Estão a decorrer negociações em relação a várias propostas legislativas e outras ferramentas fundamentais para a implementação do Pilar Social, e os debates com os partidos conservadores continuam a ser extremamente difíceis. O exemplo mais recente é a votação que teve lugar na última sessão plenária do Parlamento Europeu em Estrasburgo: apesar da oposição dos grupos PPE e CRE, conseguimos aprovar o mandato para dar início às negociações interinstitucionais da proposta de Diretiva sobre Condições de Trabalho Transparentes e Previsíveis, uma iniciativa legislativa muito importante para melhorar as condições de trabalho, garantindo a todos os trabalhadores na Europa um contrato de trabalho decente e o acesso à proteção social.
Outras decisões legislativas importantes encontram-se em cima da mesa: a iniciativa relativa à conciliação das vidas familiar e profissional de progenitores e cuidadores, a reforma das regras de coordenação dos sistemas de segurança social e a criação da Autoridade Europeia do Trabalho.

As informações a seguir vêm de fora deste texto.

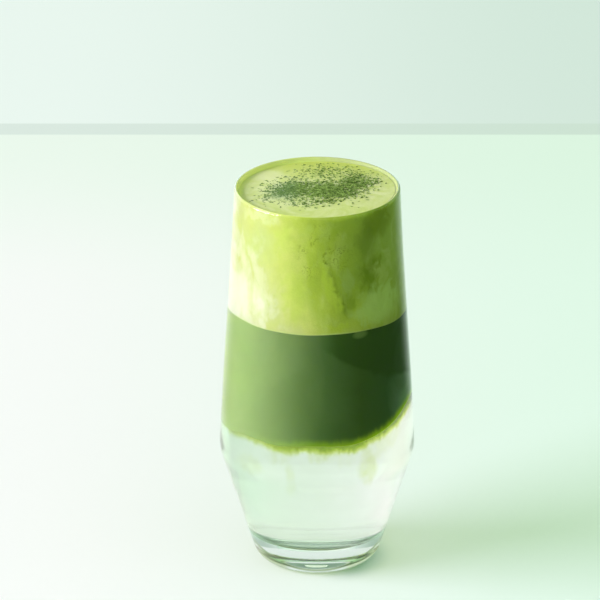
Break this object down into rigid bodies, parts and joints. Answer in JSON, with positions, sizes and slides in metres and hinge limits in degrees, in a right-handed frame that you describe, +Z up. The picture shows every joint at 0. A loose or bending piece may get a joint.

No entanto, a possibilidade de melhorar os padrões sociais também depende da mudança de políticas sociais e económicas, no âmbito do chamado Semestre Europeu. O estabelecimento de um painel de indicadores sociais para monitorizar o desempenho dos Estados membros na implementação do Pilar Social Europeu foi o primeiro passo nesta direção. A sua utilização no âmbito dos relatórios nacionais para analisar o desemprego e outros problemas sociais levou os Estados membros a apresentar novas medidas concretas nos seus Programas Nacionais de Reforma. Mas estas medidas devem também ser traduzidas nos orçamentos nacionais; e, aqui, outro problema está a emergir: terão os governos nacionais margem orçamental para financiar o investimento social? Ainda que a flexibilidade recentemente introduzida no Pacto de Estabilidade e Crescimento estabeleça uma pequena margem de manobra, isto não é suficiente.
É por isso que o Pilar Social foi concebido para exigir instrumentos financeiros europeus mais fortes, complementando os recursos nacionais. Isto levou a uma reformulação do Fundo Social no próximo Quadro Financeiro Plurianual 2021-27 e traduziu-se no quadro do novo Plano Europeu de Investimento, que foi alargado de forma a incluir o investimento social, nomeadamente em educação, formação e infraestruturas sociais. Além disso, o novo Fundo de Globalização responderá também a choques competitivos e reestruturações provocados pela revolução digital. Por último, mas não menos importante, um orçamento específico para a zona euro está agora a ser proposto, para apoiar a convergência económica e social ascendente através do financiamento de reformas e investimentos, incluindo em inovação e educação.
Como é que isto tudo pode ser financiado? A discussão atual sobre a introdução de novas fontes de tributação é fundamental para responder a esta pergunta. Estes novos impostos não devem penalizar os cidadãos, mas sim taxar a poluição, as transações financeiras ou o valor acrescentado gerado pela indústria digital, que paga impostos extremamente baixos ao operar no mercado único europeu.
Esta é a nova dinâmica política criada pelo Pilar Social Europeu, mas o progresso atual não é ainda suficiente. Cabe agora à Comissão Europeia e ao Conselho acelerar as negociações e superar os desafios, de forma a cumprir as promessas feitas em Gotemburgo: construir uma Europa mais justa e reforçar a dimensão social da União Europeia – e assim provar que a União Europeia é capaz de proteger os seus cidadãos! – antes das eleições europeia de 2019. Continuemos, pois, a relembrar aos Estados membros que têm de honrar os seus próprios compromissos!